Week 8 - Metrics - Interpreting web stats, adding stats/tracking
You have put in the work, researched your keywords, done your changes, and
set up your pages, now you need to track your results and standings.
You will need a good web stats package which should be supplied by your web
hosting company.
AW Stats is one of the best in this department.
You should be keeping track of:
The amount of unique visitors.
The amount of pages each visitor opens.
How many times a unique visitor returns.
The length of time spent on site.
The "landing" and "exit" pages.
Referring sites.
Bookmark frequency.
Search terms used to find your site.
Position of your search term in the individual search engine.
Which search engines spiders visit your site and how often.
Where visitors click on your page.
Unique visitors is an overall scale to measure the popularity of
your site.
Use this in combination with #11. A free heatmap tracker is available at
www.crazyegg.com
The amount of pages each visitor opens tells you how you are doing
in capturing the visitor's attention and curiosity.
On a site with a lot of information this can run to 10 or 11 pages.
Returning visitors is a good measure of a popular site.
Length of time spent on site is an indication of the worth of your
landing pages.
Landing pages will show you how your marketing campaigns are doing.
(You should have a separate page for each).

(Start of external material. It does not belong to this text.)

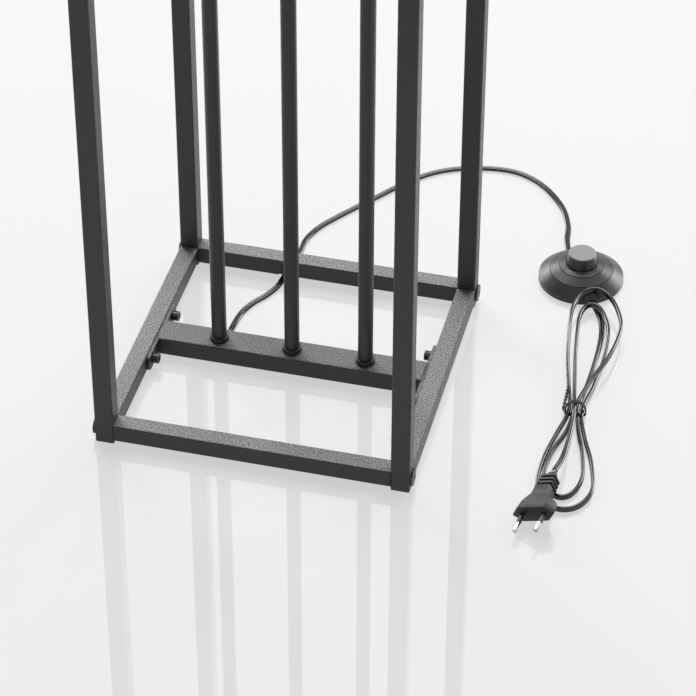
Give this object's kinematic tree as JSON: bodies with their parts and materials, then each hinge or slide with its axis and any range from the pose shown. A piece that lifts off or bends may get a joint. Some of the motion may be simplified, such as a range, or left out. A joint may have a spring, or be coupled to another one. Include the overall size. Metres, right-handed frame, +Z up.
{
  "type": "lantern floor lamp",
  "caption": "Tall open lantern frame of square tube with round stems on a crossbar, bulbs at staggered heights, a foot switch and a bundled mains cord with a flat plug.",
  "frame": {"origin": "centre of the base on the floor, under the four posts", "axes": "+Z up, +X to the right across the crossbar's length, +Y to the back"},
  "size_m": [0.388, 0.4666, 1.15],
  "materials": {
    "frame_coat": "fine textured powder coat, anthracite",
    "satin_coat": "smooth satin powder coat, near black",
    "black_screws": "black oxide, slightly glossy",
    "zinc": "zinc plated",
    "black_plastic": "moulded black plastic",
    "switch_cover": "moulded dark plastic with a fine grain",
    "plug_rubber": "soft moulded plastic",
    "cord_sheath": "soft sheath with a slight gloss",
    "brass": "plain",
    "cap_metal": "rolled sheet",
    "bulb_glass": "faint amber tint",
    "filament": "coated sticks on a glass mount",
    "button_plastic": "light grey",
    "pad_rubber": "matt",
    "pin_metal": "nickel plated"
  },
  "bodies": {
    "lamp": {"post_front_left": "frame_coat", "post_front_right": "frame_coat", "post_back_left": "frame_coat", "post_back_right": "frame_coat", "side_rail_bottom_left": "frame_coat", "side_rail_bottom_right": "frame_coat", "side_rail_top_left": "frame_coat", "side_rail_top_right": "frame_coat", "front_rail_bottom": "frame_coat", "back_rail_bottom": "frame_coat", "front_rail_top": "frame_coat", "back_rail_top": "frame_coat", "rail_inserts": "zinc", "rail_bolts": "black_screws", "post_plugs_bottom": "black_plastic", "post_plugs_top": "black_plastic", "crossbar": "frame_coat", "crossbar_plate_left": "frame_coat", "crossbar_plate_right": "frame_coat", "crossbar_screws": "black_screws", "crossbar_inserts": "zinc", "crossbar_cover": "frame_coat", "stem_left": "satin_coat", "stem_middle": "satin_coat", "stem_right": "satin_coat", "stem_collars": "satin_coat", "stem_nipples": "zinc", "stem_nuts": "zinc", "cord_grommet": "black_plastic", "cord_clamp": "black_plastic", "terminal_block": "black_plastic", "wiring": "cord_sheath", "holder_cup_left": "satin_coat", "holder_cup_middle": "satin_coat", "holder_cup_right": "satin_coat", "holder_socket_left": "black_plastic", "holder_socket_middle": "black_plastic", "holder_socket_right": "black_plastic", "holder_contacts": "brass", "bulb_cap_left": "cap_metal", "bulb_cap_middle": "cap_metal", "bulb_cap_right": "cap_metal", "bulb_glass_left": "bulb_glass", "bulb_glass_middle": "bulb_glass", "bulb_glass_right": "bulb_glass", "bulb_filaments": "filament", "foot_switch_base": "black_plastic", "foot_switch_cover": "switch_cover", "foot_switch_spring": "zinc", "foot_switch_contacts": "brass", "foot_switch_screws": "zinc", "foot_switch_pads": "pad_rubber", "cord_lead": "cord_sheath", "cord_hank": "cord_sheath", "cord_tie": "cord_sheath", "plug_body": "plug_rubber", "plug_sleeves": "black_plastic", "plug_pins": "pin_metal"},
    "switch_button": {"foot_switch_button": "button_plastic", "foot_switch_bridge": "brass"}
  },
  "joints": [
    {"name": "switch_button_press", "type": "slide", "parent": "lamp", "child": "switch_button", "axis": [0, 0, -1], "range_m": [0, 0.003], "stiffness_N_per_m": 1200, "deforming": ["foot_switch_spring"]}
  ]
}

Exit pages are an indication of why a visitor leaves. (Not enough
information, information found).
Referring sites are an indication of your PR popularity. These links
should be in your primary contact category so that you may keep the
site's webmasters updated on your products and services.
A well referred site will usually show referrers vs. search engine ratio
of around 30%/70%.
Bookmark frequency is a good indication of how well your site is
regarded. On my DotCom-Productions site I have a bookmark frequency of
44.4 % with 85.4 % of returning traffic coming from bookmarks.
The search phrases used to find your site is an excellent indication
of how you are doing in the search engines.
If you use the "Extreme Tracker" (http://extremetracking.com)
you can go directly to the search page visitors used to find your site.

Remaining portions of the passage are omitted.